Cassazione: licenziamento e superamento del periodo di comporto
A cura della redazione
E' illegittimo il licenziamento intimato dal datore di lavoro al lavoratore per aver superato il periodo di comporto quando la malattia del lavoratore è dovuta a causa imputabile all'azienda (Cass. 30/08/2006 n.18711).
Nel nostro ordinamento vige l'art. 2110 c.c. secondo il quale
il datore di lavoro non può unilateralmente recedere o, comunque, far cessare il rapporto di lavoro prima del superamento del limite di tollerabilità dell'assenza c.d. periodo comporto (predeterminato dalla legge, dalla disciplina collettiva o dagli usi oppure, nel difetto di tali fonti, determinati dal giudice in via equitativa).

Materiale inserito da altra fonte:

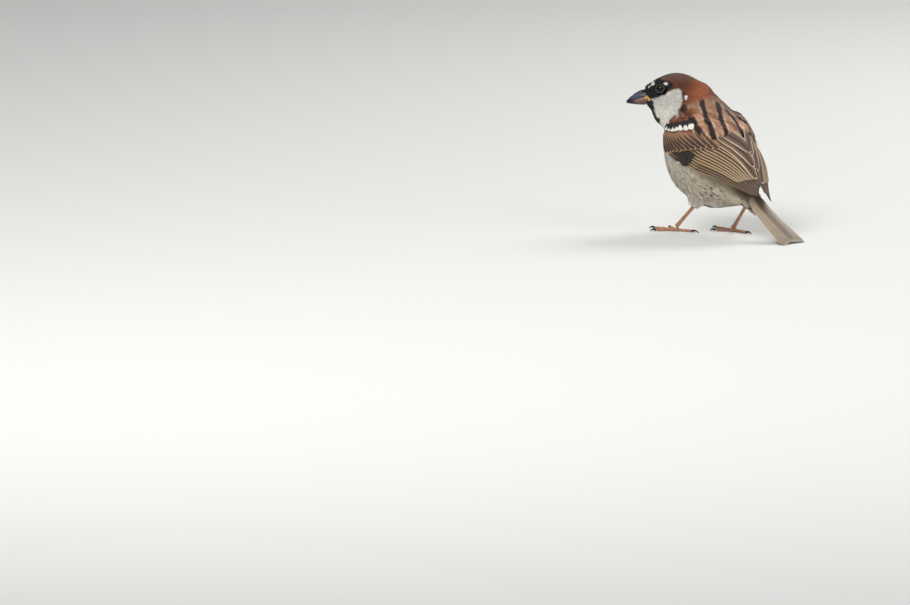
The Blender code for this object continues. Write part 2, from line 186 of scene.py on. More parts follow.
# %% The flesh and how it is swollen
FLESH = [
    "head", "neck", "trunk", "thigh_left", "thigh_right", "wing_left_shoulder", "wing_right_shoulder",
]
SWELL = 0.45  # closes the thin cuts between the solids
CLOSING = 0.9  # a further swelling, which closes the step at the edge of each wing
SKIN_VOXEL = 0.75
SKIN_SMOOTHING = 10
TAIL_STUB = 8.0  # length of the fleshy root of the tail
TAIL_ROOT = np.array((36.5, 0.0, 24.2))
TAIL_TIP = np.array((74.5, 0.0, 0.5))
TAIL_WAY = unit(TAIL_TIP - TAIL_ROOT)
JOINED = 1e-7  # corners nearer than this are one corner, in metres
print("tail length:", round(float(np.linalg.norm(TAIL_TIP - TAIL_ROOT)), 1), "mm")

# %% [markdown]
# Modifiers do the swelling and the remeshing, so the finished mesh has to be read back with them
# applied. What comes out may be in several shells, of which only the largest is wanted.

# %% The finished mesh and its largest shell
def evaluated_mesh(obj):
    """The mesh of an object with its modifiers applied."""
    bpy.context.view_layer.update()
    return bpy.data.meshes.new_from_object(obj.evaluated_get(bpy.context.evaluated_depsgraph_get()))


def largest_shell(bm):
    """Deletes every part of the mesh that isn't joined to its largest part."""
    left = set(bm.verts)
    shells = []
    while left:
        edge = [left.pop()]
        shell = set(edge)
        while edge:
            vert = edge.pop()
            for link in vert.link_edges:
                other = link.other_vert(vert)
                if other in left:
                    left.discard(other)
                    shell.add(other)
                    edge.append(other)
        shells.append(shell)
    shells.sort(key=len)
    bmesh.ops.delete(bm, geom=[v for shell in shells[:-1] for v in shell], context="VERTS")
    return len(shells)


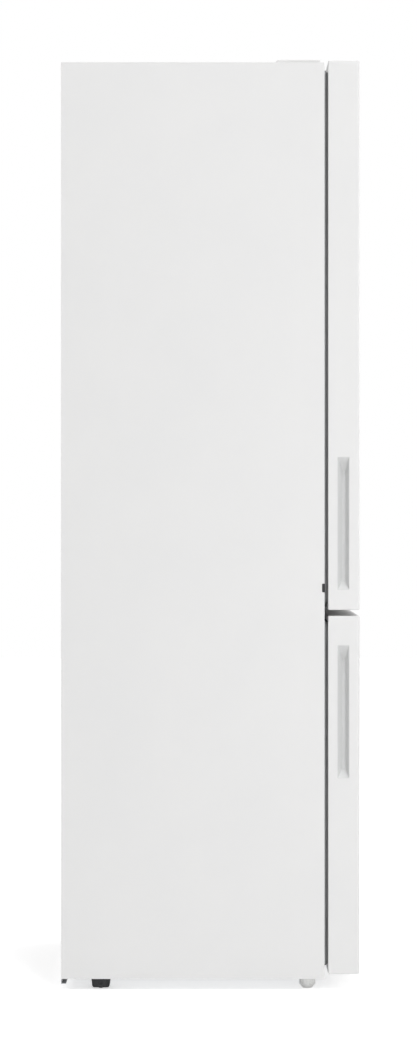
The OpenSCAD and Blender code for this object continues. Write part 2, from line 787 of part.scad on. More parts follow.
// Plastic back cover of the freezer, with the fan's mouth and the air slots
module evaporator_cover() color("white") difference() {
    x = freezer_x - run_gap;
    block([-x, cover_y0, step_z], [x, cover_y0 + cover_t, freezer_z1 - run_gap]);
    for (side = [-1, 1], z = [step_z, freezer_z1 - run_gap])
        translate([side * x, cover_y0, z]) rotate([0, 45, 0])
            cube([corner_r * sqrt(2), 4 * cover_t, corner_r * sqrt(2)], center = true);
    translate([0, cover_y0 - 1, fan_z]) rotate([-90, 0, 0])
        cylinder(h = cover_t + 2, r = fan_hole_r);
    both_sides() for (i = [-2.5 : 2.5])
        block([slot_x1 - slot_w, cover_y0 - 1, fan_z + i * slot_pitch - slot_h / 2],
            [slot_x1, cover_y0 + cover_t + 1, fan_z + i * slot_pitch + slot_h / 2]);
    for (i = [-4 : 4]) translate([i * intake_pitch, 0, 0])
        block([-intake_w / 2, cover_y0 - 1, step_z + 12],
            [intake_w / 2, cover_y0 + cover_t + 1, step_z + 24]);
}

// Fan motor held behind the cover by three struts and a ring
module fan_motor() color("dimgray") translate([0, 0, fan_z]) rotate([-90, 0, 0]) {
    ring_r = fan_hole_r + 7;
    ring_y0 = cover_y0 + cover_t;
    translate([0, 0, ring_y0]) difference() {
        cylinder(h = motor_y0 + 8 - ring_y0, r = ring_r);
        translate([0, 0, -1]) cylinder(h = motor_y0 + 10 - ring_y0, r = ring_r - 2.5);
    }
    translate([0, 0, motor_y0]) cylinder(h = 24, r = 19);
    translate([0, 0, fan_y0 + 6]) cylinder(h = motor_y0 - fan_y0, r = shaft_r);
    for (a = [30, 150, 270]) rotate([0, 0, a])
        block([15, -3, motor_y0 + 2], [ring_r - 1, 3, motor_y0 + 6]);
}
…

Inoltre il superamento di quel limite è condizione sufficiente di legittimità del recesso, nel senso che non è necessaria la prova del giustificato motivo oggettivo (art. 3 della legge n. 604 del 1966), né della sopravvenuta impossibilità della prestazione lavorativa (art. 1256, comma 2 e 1464 cod. civ.), né della correlata impossibilità di adibire il lavoratore a mansioni diverse.
Tuttavia le assenze dal lavoratore per malattia non giustificano il recesso del datore di lavoro, in ipotesi di superamento del periodo di comporto, nel caso in cui l'infermità sia imputabile a responsabilità dello stesso datore di lavoro in dipendenza della nocività delle mansioni o dell'ambiente di lavoro, che abbia omesso di prevenire o eliminare, in violazione dell'obbligo di sicurezza (art. 2087 cod. civ.) o di specifiche norme.
Spetta comunque al lavoratore l'onere di provare il collegamento causale fra la malattia, che ha determinato l'assenza e il superamento del periodo di comporto ed il carattere morbigeno dell'ambiente di lavoro o delle mansioni espletate.